— To do —
Reproduce the listing below in its entirety. Change nothing.

— Supplied information —
•••••
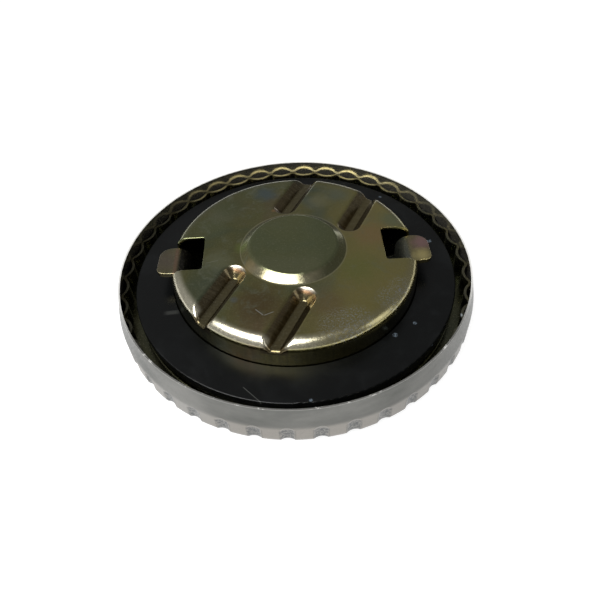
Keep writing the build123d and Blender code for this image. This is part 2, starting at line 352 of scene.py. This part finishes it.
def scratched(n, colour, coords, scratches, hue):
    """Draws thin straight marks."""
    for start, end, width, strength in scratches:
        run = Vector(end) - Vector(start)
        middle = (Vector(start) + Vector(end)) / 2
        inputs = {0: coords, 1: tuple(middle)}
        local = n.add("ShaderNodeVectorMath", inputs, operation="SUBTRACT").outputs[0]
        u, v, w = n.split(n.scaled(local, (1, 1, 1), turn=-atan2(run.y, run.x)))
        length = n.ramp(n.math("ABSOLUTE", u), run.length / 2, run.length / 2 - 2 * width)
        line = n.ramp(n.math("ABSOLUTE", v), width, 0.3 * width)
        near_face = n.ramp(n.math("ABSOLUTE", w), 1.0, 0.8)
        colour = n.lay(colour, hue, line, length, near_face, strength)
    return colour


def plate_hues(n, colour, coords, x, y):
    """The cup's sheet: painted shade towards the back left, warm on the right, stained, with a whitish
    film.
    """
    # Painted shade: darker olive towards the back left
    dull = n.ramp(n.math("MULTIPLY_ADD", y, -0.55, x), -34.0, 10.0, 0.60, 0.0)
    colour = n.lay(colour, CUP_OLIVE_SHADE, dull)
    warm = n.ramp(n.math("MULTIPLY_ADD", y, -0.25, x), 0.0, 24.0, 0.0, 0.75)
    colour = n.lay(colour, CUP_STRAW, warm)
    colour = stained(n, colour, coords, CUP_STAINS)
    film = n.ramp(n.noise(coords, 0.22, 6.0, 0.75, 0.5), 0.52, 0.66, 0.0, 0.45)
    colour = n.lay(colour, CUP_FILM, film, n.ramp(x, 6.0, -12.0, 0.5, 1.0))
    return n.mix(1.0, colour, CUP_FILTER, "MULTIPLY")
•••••
— Solved problem —
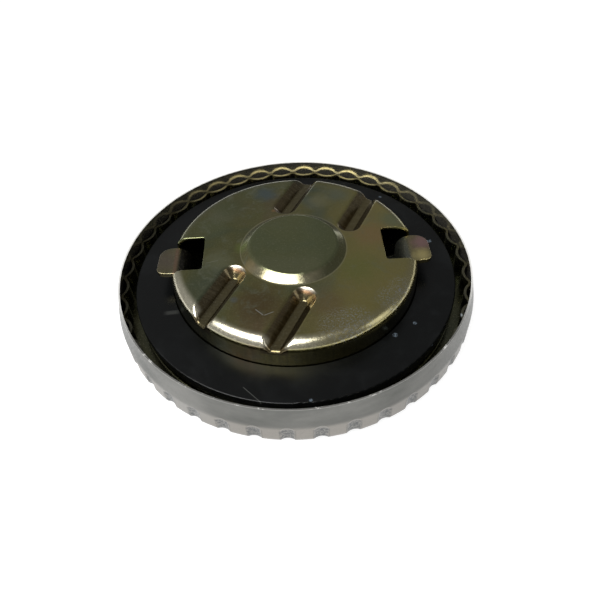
Keep writing the build123d and Blender code for this image. This is part 2, starting at line 352 of scene.py. This part finishes it.
def scratched(n, colour, coords, scratches, hue):
    """Draws thin straight marks."""
    for start, end, width, strength in scratches:
        run = Vector(end) - Vector(start)
        middle = (Vector(start) + Vector(end)) / 2
        inputs = {0: coords, 1: tuple(middle)}
        local = n.add("ShaderNodeVectorMath", inputs, operation="SUBTRACT").outputs[0]
        u, v, w = n.split(n.scaled(local, (1, 1, 1), turn=-atan2(run.y, run.x)))
        length = n.ramp(n.math("ABSOLUTE", u), run.length / 2, run.length / 2 - 2 * width)
        line = n.ramp(n.math("ABSOLUTE", v), width, 0.3 * width)
        near_face = n.ramp(n.math("ABSOLUTE", w), 1.0, 0.8)
        colour = n.lay(colour, hue, line, length, near_face, strength)
    return colour


def plate_hues(n, colour, coords, x, y):
    """The cup's sheet: painted shade towards the back left, warm on the right, stained, with a whitish
    film.
    """
    # Painted shade: darker olive towards the back left
    dull = n.ramp(n.math("MULTIPLY_ADD", y, -0.55, x), -34.0, 10.0, 0.60, 0.0)
    colour = n.lay(colour, CUP_OLIVE_SHADE, dull)
    warm = n.ramp(n.math("MULTIPLY_ADD", y, -0.25, x), 0.0, 24.0, 0.0, 0.75)
    colour = n.lay(colour, CUP_STRAW, warm)
    colour = stained(n, colour, coords, CUP_STAINS)
    film = n.ramp(n.noise(coords, 0.22, 6.0, 0.75, 0.5), 0.52, 0.66, 0.0, 0.45)
    colour = n.lay(colour, CUP_FILM, film, n.ramp(x, 6.0, -12.0, 0.5, 1.0))
    return n.mix(1.0, colour, CUP_FILTER, "MULTIPLY")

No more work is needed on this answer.